To ensure these instances can handle the most demanding data pipelines, the EC2 G7 comes equipped with high-performance networking and storage. The instances feature 700 Gbps EFA (Elastic Fabric Adapter) networking and up to 7.6TB of local NVMe SSD storage. This combination is critical for reducing the time it takes to load massive datasets into GPU memory, ensuring that the compute power of the Blackwell GPUs is not throttled by data bottlenecks. Furthermore, AWS offers flexible configurations of 1, 2, 4, or 8 GPUs per instance, allowing teams to right-size their infrastructure based on model parameters and request volume rather than guessing and over-paying.

Breaking the Performance Ceiling

When compared to the previous generation G6 instances, the EC2 G7 represents a fundamental shift in throughput. The new instances deliver up to 4.6 times the AI inference performance and up to 2.1 times the graphics performance. This leap is not just a marginal improvement; it changes the economic calculation for deploying large-scale models. For teams running Apache Spark workloads on Amazon EMR, the integration of the NVIDIA cuDF library further accelerates data analysis by leveraging the GPU to process tabular data at speeds that traditional CPUs cannot match.

The most dramatic shift, however, occurs within the vector database layer. By moving from CPU-only builds to the GPU-accelerated cuVS integration in Amazon OpenSearch Serverless, vector indexing speeds have increased by up to 10 times. Simultaneously, the operating costs for these operations have been slashed to just 25 percent of previous levels. This creates a massive advantage for applications relying on Retrieval-Augmented Generation (RAG), semantic search, and autonomous AI agents, where the speed of indexing new information directly impacts the accuracy and relevance of the AI's responses.

This performance gain translates into a tangible operational benchmark: the ability to build a vector database containing 1 billion entries in under one hour. In previous infrastructure cycles, a task of this magnitude would require complex sharding and days of indexing. By combining the 256GB of total GPU memory available in G7 configurations with the efficiency of the Blackwell architecture, AWS has effectively removed the indexing bottleneck that previously hindered the scaling of enterprise-grade knowledge bases. The serverless scaling model further ensures that when workloads are idle, the operational overhead vanishes, maximizing resource efficiency.

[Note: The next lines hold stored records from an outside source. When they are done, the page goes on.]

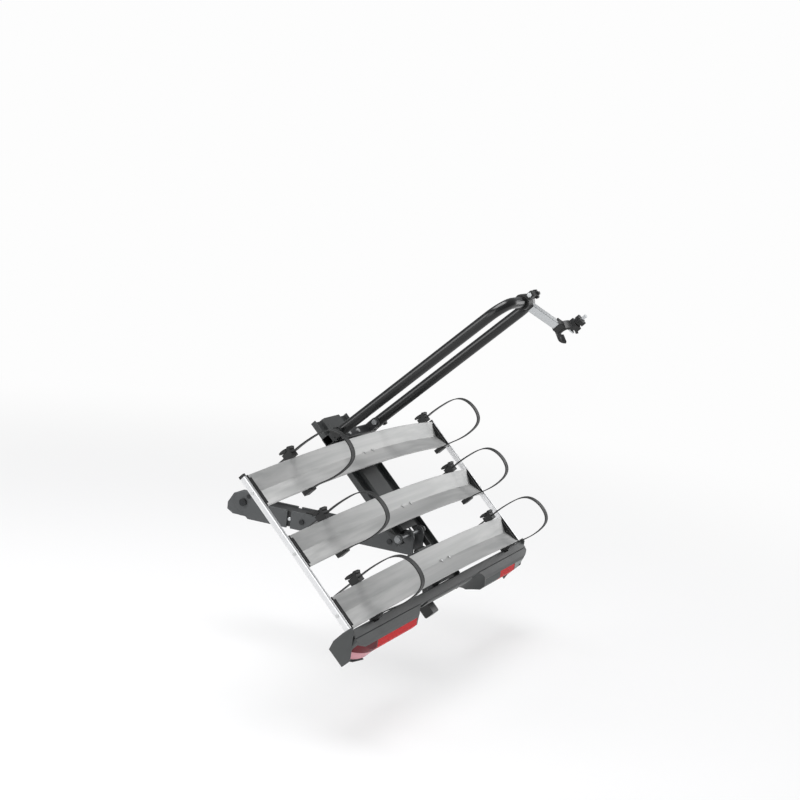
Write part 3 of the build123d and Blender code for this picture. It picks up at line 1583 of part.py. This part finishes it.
# Hook, swung open: it turns forward under the latch pin when the deck comes down
hook_dir = deck_ahead * cos(radians(hook_open)) - deck_up * sin(radians(hook_open))
hook_plane = Plane(
    origin=deck_point(hook_at, hook_pivot[0], hook_pivot[1]), x_dir=hook_dir, z_dir=(1, 0, 0)
)
pin_ahead = latch_spot[0] - hook_pivot[0]
pin_down = latch_spot[1] - hook_pivot[1]
with BuildPart() as latch_hook:
    with BuildSketch(hook_plane):
        with BuildLine():
            Polyline(
                (8, 0),
                (7, pin_down + 6),
                (pin_ahead - latch_pin_radius - 0.6, pin_down + 2),
                (pin_ahead - latch_pin_radius - 0.6, pin_down - latch_pin_radius - 0.4),
                (pin_ahead + 7, pin_down - latch_pin_radius - 0.4),
                (pin_ahead + 9, pin_down - latch_pin_radius - 7),
                (pin_ahead - 14, pin_down - latch_pin_radius - 9),
                (-9, pin_down - 6),
                (-8, 0),
            )
            CenterArc((0, 0), 8, 0, 180)
        make_face()
        Circle(hook_pin_radius + running_gap, mode=Mode.SUBTRACT)
        with Locations((0, -hook_arm_length + 1.4)):
            SlotOverall(
                2 * (rod_pin_radius + rod_slot_play) + 3,
                2 * (rod_pin_radius + rod_slot_play),
                rotation=90,
                mode=Mode.SUBTRACT,
            )
    extrude(amount=hook_plate)
finish(latch_hook, "latch_hook")

with BuildPart() as hook_pin:
    with BuildSketch(deck_side(hook_at - 2)):
        with Locations(hook_pivot):
            Circle(hook_pin_radius)
    extrude(amount=crown_half - hook_at + 2)
    with BuildSketch(deck_side(hook_at - 2)):
        with Locations(hook_pivot):
            Circle(hook_pin_radius + 3)
    extrude(amount=-2)
finish(hook_pin, "hook_pin")
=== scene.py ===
import math

import bmesh
import bpy
import numpy as np
from mathutils import Matrix, Vector


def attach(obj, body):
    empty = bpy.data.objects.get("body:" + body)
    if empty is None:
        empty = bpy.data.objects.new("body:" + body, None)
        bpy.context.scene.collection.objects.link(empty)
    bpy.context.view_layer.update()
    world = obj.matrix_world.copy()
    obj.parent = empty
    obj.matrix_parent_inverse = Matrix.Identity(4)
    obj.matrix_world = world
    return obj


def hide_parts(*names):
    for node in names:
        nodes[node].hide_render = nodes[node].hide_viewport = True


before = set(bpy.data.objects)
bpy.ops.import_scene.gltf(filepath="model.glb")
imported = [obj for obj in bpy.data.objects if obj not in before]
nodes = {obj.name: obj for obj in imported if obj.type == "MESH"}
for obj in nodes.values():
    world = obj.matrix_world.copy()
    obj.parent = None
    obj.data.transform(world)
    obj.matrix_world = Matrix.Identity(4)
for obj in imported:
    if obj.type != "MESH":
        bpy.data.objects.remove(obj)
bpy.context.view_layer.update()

# Studio floor
# A painted floor under a white sweep, plain near-white. It takes the carrier's soft shadow, and
# blends into the backdrop a few metres away, so that no edge shows.
scene = bpy.context.scene
floor_z, floor_half = -0.40, 12.0
fade_from, fade_to, glow_near = 1.0, 4.5, 0.62
studio_white = "#FDFDFD"


def linear(hex_colour):
    """sRGB hex string to a linear RGBA tuple: each channel goes through the sRGB curve."""
    channels = [int(hex_colour[i:i + 2], 16) / 255 for i in (1, 3, 5)]
    return tuple(c / 12.92 if c <= 0.04045 else ((c + 0.055) / 1.055) ** 2.4
                 for c in channels) + (1.0,)


def add(tree, kind, settings=None, values=None, links=None):
    """Add a node, set its properties and its sockets' values, and link its inputs. A link's source
    is a node, for its first output, or a node and the name of one of its outputs."""
    node = tree.nodes.new(kind)
    for name, value in (settings or {}).items():
        setattr(node, name, value)
    for socket, value in (values or {}).items():
        node.inputs[socket].default_value = value
    for socket, source in (links or {}).items():
        source, output = source if isinstance(source, tuple) else (source, 0)
        tree.links.new(source.outputs[output], node.inputs[socket])
    return node


def new_material(name):
    """Empty node material: returns the material and its tree, which has no nodes yet."""
    material = bpy.data.materials.new(name)
    material.use_nodes = True
    material.node_tree.nodes.clear()
    return material, material.node_tree


def grid_mesh(name, points, material, closed=False, smooth=True):
    """Mesh of a grid of points, shape (u, v, 3), in one finish: quads join neighbours, and a closed
    grid joins the last point of each row to its first."""
    count_u, count_v = points.shape[:2]
    columns = np.arange(count_v if closed else count_v - 1)
    row, here = np.meshgrid(np.arange(count_u - 1) * count_v, columns, indexing="ij")
    next_row, after = row + count_v, (here + 1) % count_v
    quads = np.stack((row + here, next_row + here, next_row + after, row + after), -1)
    mesh = bpy.data.meshes.new(name)
    mesh.from_pydata(points.reshape(-1, 3).tolist(), [], quads.reshape(-1, 4).tolist())
    mesh.polygons.foreach_set("use_smooth", np.full(len(mesh.polygons), smooth))
    mesh.materials.append(material)
    piece = bpy.data.objects.new(name, mesh)
    scene.collection.objects.link(piece)
    return piece


floor_paint, tree = new_material("matte_white_floor_paint")
lit = add(tree, "ShaderNodeBsdfPrincipled",
          values={"Base Color": linear("#F2F2F3"), "Roughness": 0.7})
glow = add(tree, "ShaderNodeEmission", values={"Color": linear(studio_white), "Strength": 1.0})
rays = add(tree, "ShaderNodeLightPath")
seen = add(tree, "ShaderNodeMath", {"operation": "MAXIMUM", "use_clamp": True},
           links={0: (rays, "Is Camera Ray"), 1: (rays, "Is Glossy Ray")})
place = add(tree, "ShaderNodeTexCoord")
away = add(tree, "ShaderNodeVectorMath", {"operation": "LENGTH"}, links={0: (place, "Object")})
blend = add(tree, "ShaderNodeMapRange", {"interpolation_type": "SMOOTHSTEP"},
            {"From Min": fade_from, "From Max": fade_to, "To Min": glow_near, "To Max": 1.0},
            {"Value": (away, "Value")})
share = add(tree, "ShaderNodeMath", {"operation": "MULTIPLY"}, links={0: seen, 1: blend})
mix = add(tree, "ShaderNodeMixShader", links={0: share, 1: lit, 2: glow})
add(tree, "ShaderNodeOutputMaterial", links={"Surface": mix})
floor_side = np.linspace(-floor_half, floor_half, 3)
floor_x, floor_y = np.meshgrid(floor_side, floor_side, indexing="ij")
floor_points = np.stack((floor_x, floor_y, np.full_like(floor_x, floor_z)), -1)
floor = grid_mesh("studio_floor", floor_points, floor_paint)

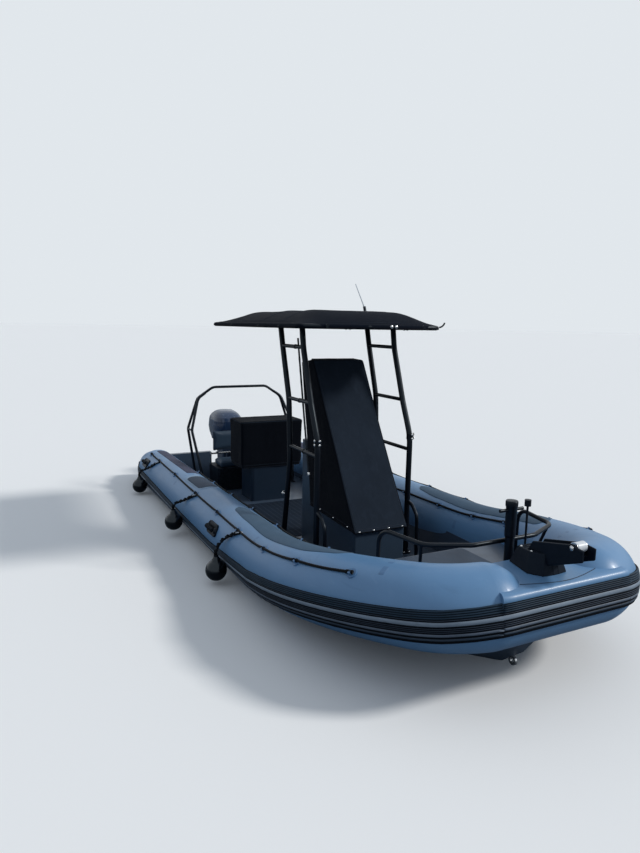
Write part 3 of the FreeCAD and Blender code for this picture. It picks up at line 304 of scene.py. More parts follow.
def make_rubber_looks():
    """Band, ribs and stripes, scuffed along their length."""
    # The middle and lower stripes are darker copies of the upper stripe's grey: painted shade, darker down
    # the band as it turns under the tube.
    for name, color, rough, vary, scale, spec, marks, amount, size, fine in (
            ("band_rubber", (7, 11, 18), 0.62, 0.18, 9.0, 0.10, (26, 34, 44), 0.30, 18.0, 0.20),
            ("stripe_rubber", (118, 132, 148), 0.5, 0.12, 7.0, 0.3, (80, 92, 106), 0.40, 15.0, 0.15),
            ("rib_rubber", (32, 50, 66), 0.55, 0.12, 9.0, 0.15, (58, 74, 90), 0.25, 18.0, 0),
            ("thin_line", (52, 62, 76), 0.55, 0.14, 9.0, 0.15, (26, 34, 44), 0.5, 14.0, 0),
            ("stripe_mid_painted_shade", (88, 100, 116), 0.5, 0.12, 7.0, 0.25, (52, 62, 76), 0.40, 15.0, 0.15),
            ("stripe_low_painted_shade", (46, 60, 76), 0.55, 0.12, 7.0, 0.2, (26, 34, 46), 0.40, 15.0, 0.15)):
        look = Surface(name, color, rough, vary=vary, scale=scale, spec=spec)
        look.scuffs_and_painted_highlights(marks, amount, size, ALONG_BAND)
        if fine:
            look.ripple(300, fine, 0.001)
        look.done()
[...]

AWS has further solidified this ecosystem by achieving NVIDIA Exemplar Cloud status for the NVIDIA GB300 model. This designation means the AWS environment strictly meets the performance and architectural benchmarks set by NVIDIA's reference designs. This joint engineering effort ensures that AI leaders can move projects from the planning phase to production with a guarantee of consistent, high-performance infrastructure that optimizes the Total Cost of Ownership (TCO).

The G7 instances are already integrated into the broader AWS ecosystem, available via Deep Learning AMIs, Deep Learning Containers, Amazon EMR, Amazon EKS, and Amazon ECS. Support for Amazon SageMaker AI is expected to follow shortly. By weaving Blackwell-powered compute into every layer of the ML lifecycle—from training and data preparation to deployment and search—AWS is shifting the focus back to the model itself, treating the infrastructure as a transparent utility rather than a barrier to entry.

This convergence of Blackwell hardware and serverless vector search marks the end of the PoC era and the beginning of industrial-scale AI deployment.